El problema es que muchas veces se olvida, no sé si intencionadamente o no, que la reivindicación de un derecho supone la exigencia de un deber para otra u otras personas. Los individuos que se consideran “con derecho a” deberían pensar también en quién o quiénes se sacrificarán para satisfacerlo y ofrecer argumentos para convencerlos. Que en Google aparezcan más de 83 millones de resultados cuando busco “derecho” y poco más de ocho cuando escribo “deber”, me lleva a pensar que el discurso de los deberes aún tiene mucho camino por recorrer.
En otras ocasiones, las personas no son conscientes de que la reclamación de unos derechos resulta incompatible con la exigencia de otros. Es lo que sucede, por ejemplo, entre quienes, por un lado, añoran el Estado de Bienestar y, al mismo tiempo, denuncian la vulneración de los derechos de las personas que provienen de países en desarrollo. ¿Cómo es posible, me pregunto, que defendamos sin sonrojo nuestro nivel de “bienestar” y el derecho a una vida “digna” de los inmigrantes? En el fondo, es como si pensáramos que podemos pedir lo que sea sin renunciar a nada. Y eso no es verdad, empezando por el planeta, que no soportaría un nivel de desarrollo como el occidental en todos sus rincones. Y no me digan que estamos en crisis, cuando sabemos que muchos se cambiarían por nosotros sin pensárselo dos veces.

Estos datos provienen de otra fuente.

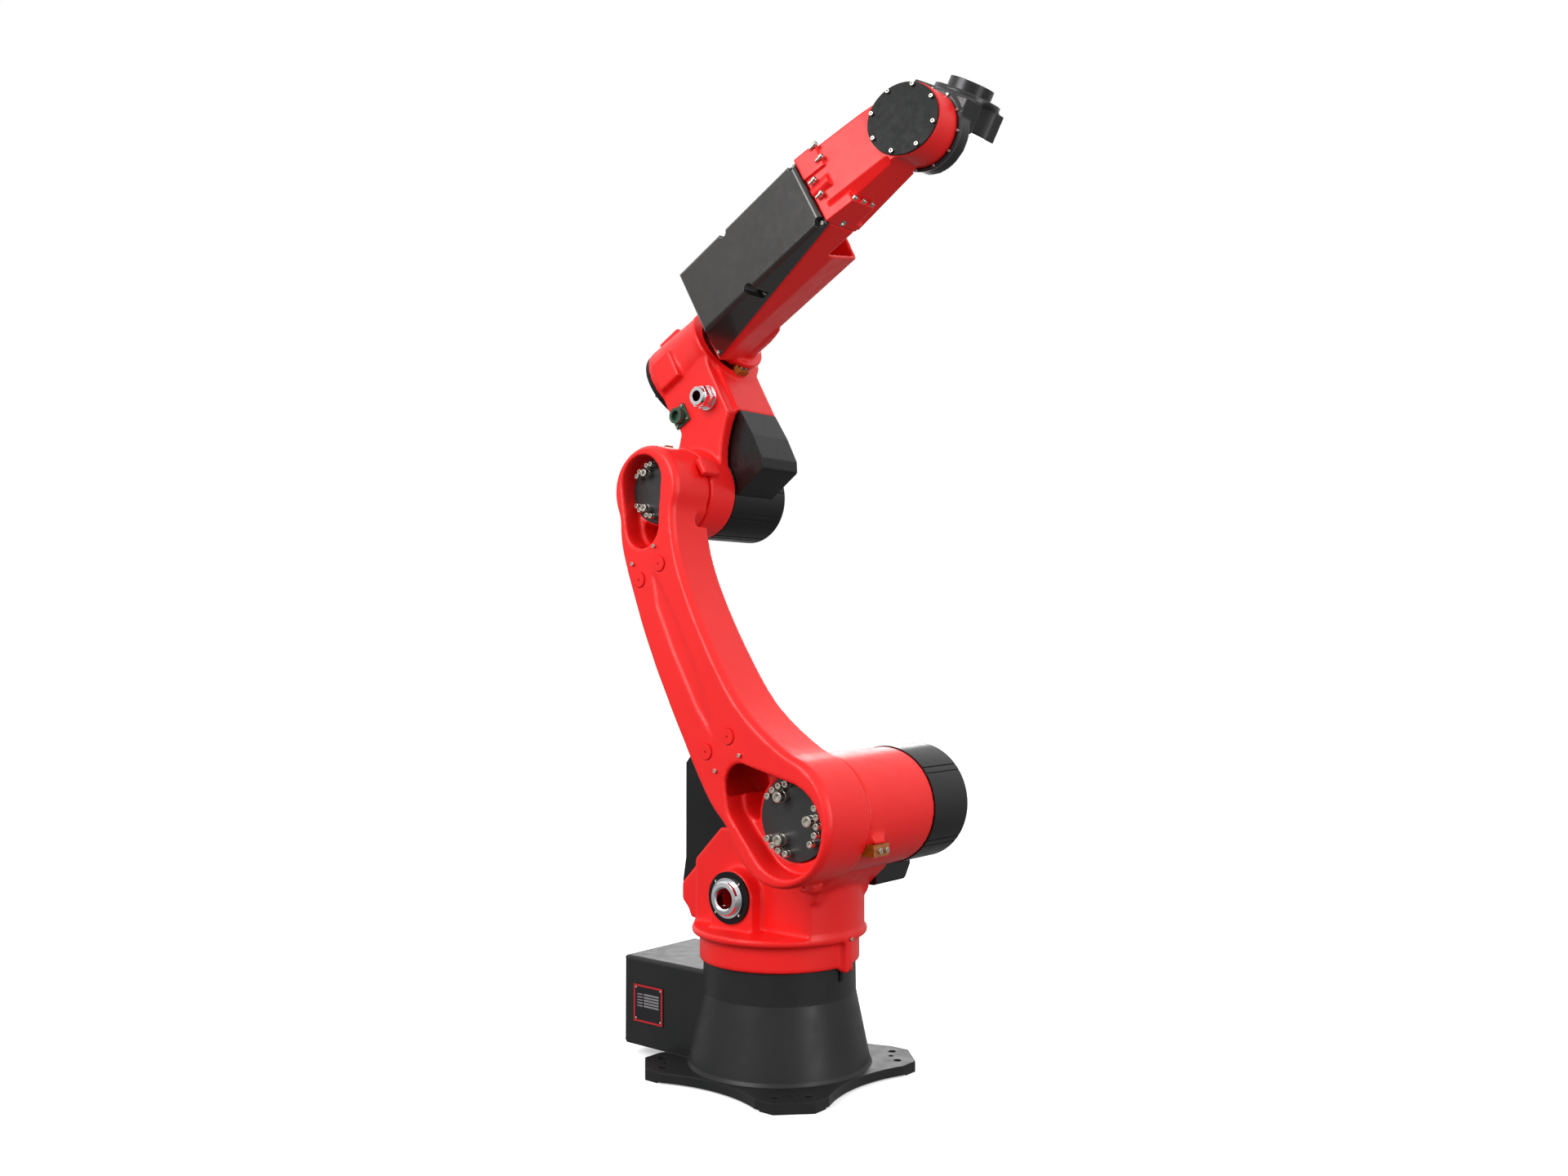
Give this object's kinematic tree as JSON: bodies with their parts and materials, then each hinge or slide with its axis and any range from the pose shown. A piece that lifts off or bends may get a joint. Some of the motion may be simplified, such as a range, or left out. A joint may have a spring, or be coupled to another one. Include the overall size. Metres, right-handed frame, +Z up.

Lo que intento decir es que no todas las apelaciones a los derechos son realmente justas, ajustadas a la realidad. Creo que todos los seres humanos tenemos derecho a unos mínimos y que Occidente hace tiempo que no sólo los ha conseguido sino que los ha rebasado con creces. Por no hablar de la deuda histórica que tenemos con los continentes que nuestros antepasados explotaron y esquilmaron. Por eso afirmo que son ellos quienes pueden hablar con propiedad de derechos y nosotros quienes hemos de reflexionar sobre nuestros deberes. O eso, o atengámonos a las consecuencias: la irrupción de la violencia. Si una reclamación es realmente justa, ningún muro ni ninguna valla podrán contenerla. Si se trata de un mero capricho, entonces estamos condenados a vivir en una frustración perpetua.